Kisah-kisah ini menjadi pengingat bahwa kesempatan yang setara mampu melahirkan potensi luar biasa. Ketika akses dibuka, keterbatasan tidak lagi menjadi penghalang utama.

Menuju Dunia Kerja yang Setara

Mewujudkan dunia kerja inklusif membutuhkan komitmen berbagai pihak. Perusahaan perlu menyusun kebijakan ramah disabilitas, menyediakan fasilitas pendukung, dan mengubah pola pikir dalam menilai kompetensi.
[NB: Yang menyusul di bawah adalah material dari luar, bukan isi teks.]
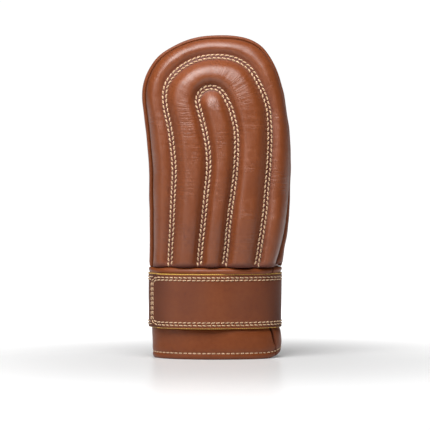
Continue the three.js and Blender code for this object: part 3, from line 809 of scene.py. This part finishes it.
# angles round the cuff, in degrees from its right side
GUSSET_PALM, GUSSET_FRONT, BACK_LEFT = -32, 32, 188
LIFT_START, BACK_LIFT_OVER, SEAM_LEAN, SEAM_GAPE = 45, 26, 8, 3.2

cuff_rows = table(("at", "centre", "half", "front", "palm"), [
    (0.00, -0.008, 0.986, 0.985, 0.97), (0.16, 0.000, 0.998, 1.000, 1.00),
    (0.29, -0.012, 0.998, 0.985, 0.99), (0.35, -0.030, 0.984, 0.950, 0.96),
    (0.65, -0.032, 0.982, 0.940, 0.95), (0.90, -0.030, 0.984, 0.940, 0.95),
    (0.93, -0.030, 0.988, 0.940, 0.95), (0.965, -0.027, 1.010, 0.943, 0.955),
    (1.00, -0.024, 1.022, 0.945, 0.96)])
print("cuff width in mm:", round(2 * CUFF_HALF_WIDTH, 1))


# %% Outline of the cuff
def cuff_at(degrees, z, grow=0.0):
    at = z / CUFF_TOP
    turn_at = np.radians(degrees)
    half = CUFF_HALF_WIDTH * along(cuff_rows, "half", at) + grow
    deep = np.where(np.sin(turn_at) > 0, CUFF_FRONT * along(cuff_rows, "front", at),
                    CUFF_PALM * along(cuff_rows, "palm", at)) + grow
    middle = CUFF_HALF_WIDTH * along(cuff_rows, "centre", at)
    x_at = middle + half * signed_power(np.cos(turn_at), CUFF_POWER)
    y_at = -deep * signed_power(np.sin(turn_at), CUFF_POWER)
    return np.stack([x_at, y_at, z + 0 * x_at], axis=-1)


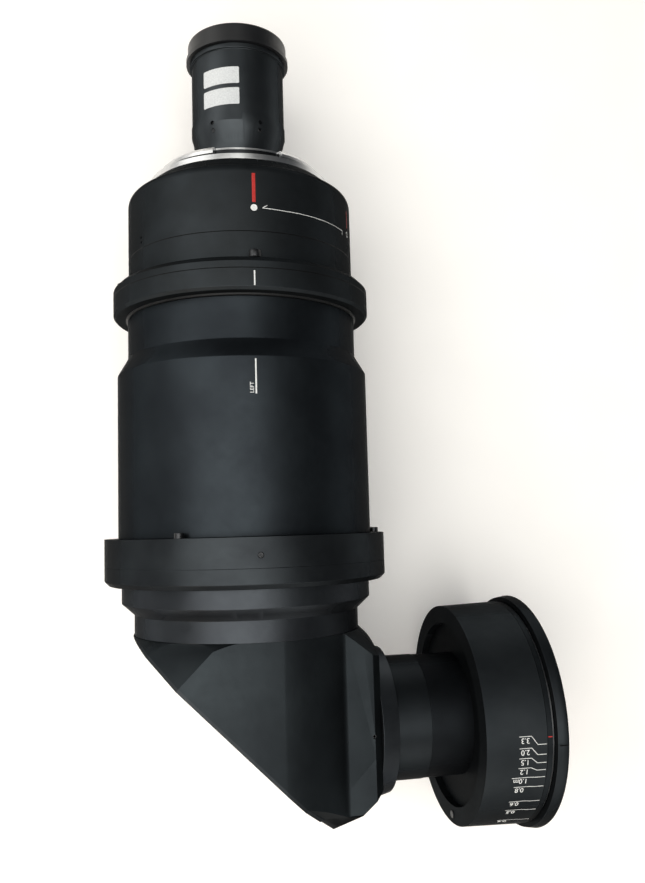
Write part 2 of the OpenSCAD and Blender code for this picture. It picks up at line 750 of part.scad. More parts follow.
// The rear tube: a spigot in the sleeve, a collar under the cap and a seat for the rear lens.
module rear_tube() {
    color("#2b2b2e") turn_main([[tube_bore_r, rear_lens_low - seat_lean(rear_lens_r, rear_lens_dome, rear_lens_r - tube_bore_r)],
        [rear_lens_r, rear_lens_low], [rear_lens_r, tube_top],
        [tube_r, tube_top], [tube_r, collar_top], [collar_r, collar_top], [collar_r, collar_top - collar_t],
        [tube_r, collar_top - collar_t], [tube_r, sleeve_top], [tube_spigot_r, sleeve_top],
        [tube_spigot_r, tube_end], [tube_spigot_r - tube_wall, tube_end], [tube_spigot_r - tube_wall, sleeve_top],
        [tube_bore_r, sleeve_top + tube_wall]]);
}

module rear_lens() {
    color("lightblue", 0.5)
        turn_main(glass(rear_lens_r, rear_lens_low, rear_lens_low + rear_lens_t, rear_lens_dome, rear_lens_dome));
}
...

Sementara itu, pemerintah dan lembaga pendidikan memiliki peran strategis dalam menyiapkan regulasi dan sistem pembelajaran yang adil bagi semua.

Penutup

Kisah perjuangan para disabilitas tuli untuk berkarya dan bekerja adalah cerita tentang ketahanan, kreativitas, dan harapan. Di balik sunyi yang mereka jalani, lahir suara perubahan yang kuat.

Dengan dukungan lingkungan, teknologi, dan kebijakan yang inklusif, penyandang disabilitas tuli tidak hanya mampu bertahan, tetapi juga berkontribusi nyata bagi masyarakat. Dunia yang setara bukanlah utopia, melainkan tujuan yang bisa dicapai bersama.